I know what you are thinking, “Wouldn’t nuclear be easier? You don’t need batteries, its just on?” And you would be correct. However, nuclear is just part of the mix of energy needs in the future, and currently nuclear is more expensive to build than renewables, takes longer to spin up when extra power is needed (called peaking), and then their is the storage issue that a lot of municipalities don’t want to touch. For the purposes of this exploration, we will keep nuclear in its own silo.
Understanding Battery Basics
In the quest for a sustainable future, batteries play a pivotal role, particularly in the context of renewable energy. Generally, batteries are devices that store chemical energy and convert it into electrical energy when needed. This fundamental capability is what makes them indispensable in a world increasingly reliant on intermittent renewable energy sources like solar and wind power.
The Core Function of Batteries
A battery works by facilitating a flow of electrons from one place to another. This flow is generated through chemical reactions happening within the battery. However, when a battery is connected to an external circuit, it allows electrons to flow out of it, powering our devices or storing energy from renewable sources. The beauty of this process lies in its reversibility – a rechargeable battery can go through this cycle numerous times, storing energy when it’s abundant (like during a sunny day) and releasing it when it’s needed (like at night).
Lithium-Ion Batteries: A Staple in Modern Energy Storage
Lithium-ion batteries, in particular, have become synonymous with modern energy storage solutions. They are favored for their high energy density – a measure of how much energy they can hold for their size – and their ability to undergo numerous charge-discharge cycles with relatively low loss of capacity. Indeed these characteristics make them ideal for use in everything from portable electronics to electric vehicles and, importantly, in storing energy generated from renewable sources.

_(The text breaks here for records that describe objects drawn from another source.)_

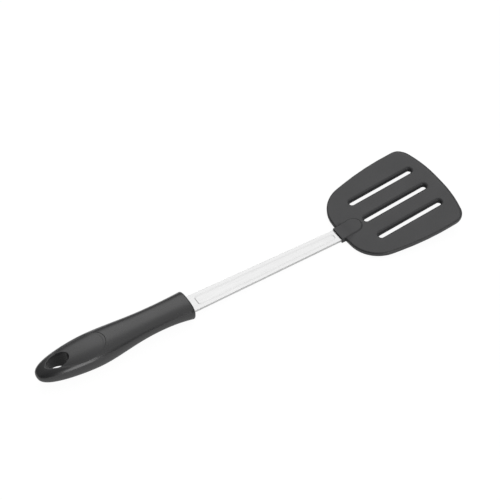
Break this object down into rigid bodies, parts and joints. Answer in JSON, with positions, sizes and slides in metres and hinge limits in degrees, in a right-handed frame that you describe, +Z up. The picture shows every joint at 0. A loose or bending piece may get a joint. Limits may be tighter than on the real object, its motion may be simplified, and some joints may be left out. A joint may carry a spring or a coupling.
{
  "type": "slotted spatula",
  "caption": "Slotted spatula with a wide round-cornered plastic blade, a flat steel shank with a pressed channel, and a moulded handle with an oval panel and a hang hole.",
  "frame": {"origin": "middle of the footprint, on the surface that the spatula lies on with the belly of its handle and the heel of its blade", "axes": "+X from the handle's tail towards the blade's front edge, +Y to the left of someone who holds the handle, +Z up from the surface"},
  "size_m": [0.3516, 0.0852, 0.0186],
  "materials": {
    "blade": "satin dark grey nylon",
    "shank": "satin stainless steel, brushed along its length",
    "handle": "satin dark grey polypropylene"
  },
  "bodies": {
    "root": {"blade": "blade", "shank": "shank", "handle": "handle"}
  },
  "joints": []
}
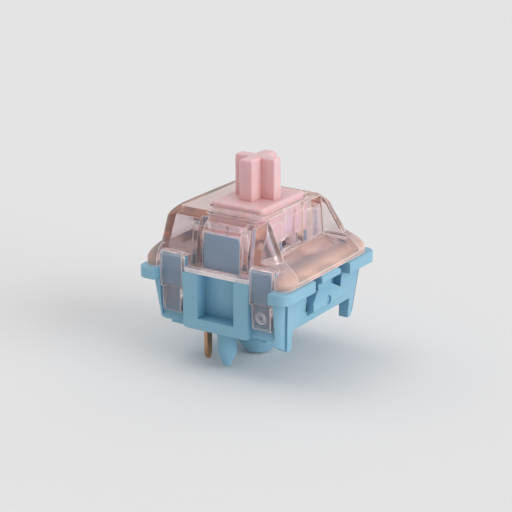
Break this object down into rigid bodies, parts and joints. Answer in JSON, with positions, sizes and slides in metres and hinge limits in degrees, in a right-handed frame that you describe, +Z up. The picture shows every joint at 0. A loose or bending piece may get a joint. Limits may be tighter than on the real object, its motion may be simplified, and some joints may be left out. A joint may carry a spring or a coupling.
{
  "type": "mechanical keyboard switch",
  "caption": "Mechanical keyboard switch with a light-blue lower housing, clear pink-tinted upper housing, pale pink cross stem, coil spring and sprung contact leaf; plate and board mounted.",
  "frame": {"origin": "centre of the centre post, in the plane where the lower housing seats on the circuit board", "axes": "+Z up along the stem's travel, +Y to the terminal side, -Y to the light recess, -X and +X to the latch sides"},
  "size_m": [0.0156, 0.0156, 0.0184],
  "materials": {
    "blue_nylon": "satin moulded",
    "clear_pink_plastic": "clear polished, faint pink tint",
    "pink_acetal": "satin moulded",
    "spring_steel": "drawn wire",
    "copper_alloy": "stamped, bright",
    "leaf_copper": "rolled strip, bright",
    "contact_alloy": "bright"
  },
  "bodies": {
    "housing": {"bottom_housing": "blue_nylon", "top_housing": "clear_pink_plastic", "fixed_terminal": "copper_alloy", "fixed_contact_point": "contact_alloy", "leaf_terminal": "copper_alloy", "return_spring": "spring_steel"},
    "plunger": {"stem": "pink_acetal"},
    "leaf": {"contact_leaf": "leaf_copper", "moving_contact_point": "contact_alloy"}
  },
  "joints": [
    {"name": "stem_slide", "type": "slide", "parent": "housing", "child": "plunger", "axis": [0, 0, -1], "range_m": [0, 0.004], "stiffness_N_per_m": 75, "springref_m": -0.004, "deforming": ["return_spring"]},
    {"name": "leaf_flex", "type": "hinge", "parent": "housing", "child": "leaf", "pos_m": [0, 0.0049, 0.00135], "axis": [1, 0, 0], "range_deg": [0, 6.2]}
  ],
  "couplings": [
    {"joint": "leaf_flex", "follows": "stem_slide", "rad_per_m": 22.689}
  ]
}
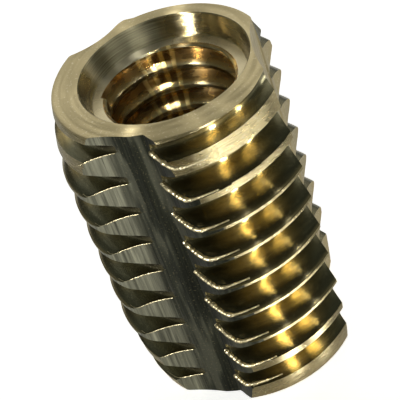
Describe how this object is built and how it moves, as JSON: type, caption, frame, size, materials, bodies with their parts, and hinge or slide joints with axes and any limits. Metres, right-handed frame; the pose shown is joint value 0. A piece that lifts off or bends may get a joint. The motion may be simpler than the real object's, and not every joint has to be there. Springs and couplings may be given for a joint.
{
  "type": "threaded insert",
  "caption": "Self-tapping brass threaded insert with a coarse outer thread, three lengthwise cutting flutes and a smaller threaded bore.",
  "frame": {"origin": "the axis at the plain foot face", "axes": "+Z along the insert's axis towards the mouth; +X 4.5 degrees past the middle of one flute"},
  "size_m": [0.0092, 0.01, 0.0138],
  "materials": {
    "insert": "satin, turned"
  },
  "bodies": {
    "root": {"insert": "insert"}
  },
  "joints": []
}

How Lithium-Ion Batteries Work
At the heart of lithium-ion batteries, a type of rechargeable battery, lies the principle of moving lithium ions. These batteries consist of two key electrodes: the anode (typically made from graphite) and the cathode (made from a lithium metal oxide), separated by a chemical called an electrolyte. The electrolyte is a medium that allows lithium ions to move between the electrodes. When the battery is charging, lithium ions move from the cathode to the anode and are stored there. This process involves the flow of electrons from the external circuit into the battery. The electrons get stored in the anode, creating a pool of potential energy.
The Discharge Process: Powering Devices
The magic happens when the battery is used to power a device. During discharge, the stored lithium ions in the anode are released back to the cathode, moving through the electrolyte. This movement generates a flow of electrons from the anode to the cathode through an external circuit, providing electrical energy to power electronic devices. This external circuit is what whatever it is you are trying to power, a reading light for example, which I use to see my keyboard in the dark.
The ability of lithium-ion batteries to efficiently facilitate this charge and discharge cycle, along with their high energy density (the amount of energy they can store relative to their size), makes them ideal for a wide range of applications, from powering smartphones to electric vehicles. Over time, however, the battery’s capacity diminishes due to repeated cycling, which gradually reduces its ability to hold a charge. This is the limitation of all chemical batteries in the long run, oxidation and heat degradation. But that is a post for another day.
Emerging Innovations in Battery Technology
As we navigate the dynamic landscape of renewable energy, the advancements in battery technology are nothing short of revolutionary. In reality these innovations aren’t just incremental improvements; they represent significant leaps forward in efficiency, capacity, and sustainability. One of the most exciting developments in this field is the emergence of solid-state batteries. Imagine the robust and reliable lithium-ion batteries that power our daily lives, now enhanced with a solid electrolyte replacing the traditional liquid one. This breakthrough promises not only higher energy densities, allowing for longer usage between charges, but also greatly improved safety standards. Solid-state batteries are less prone to risks like overheating, making them a safer choice for a wide range of applications. Imagine a Electric Vehicle (EV) that charges in less than 5 minutes and car run for 500 miles between charges. That’s the promise of solid-state batteries.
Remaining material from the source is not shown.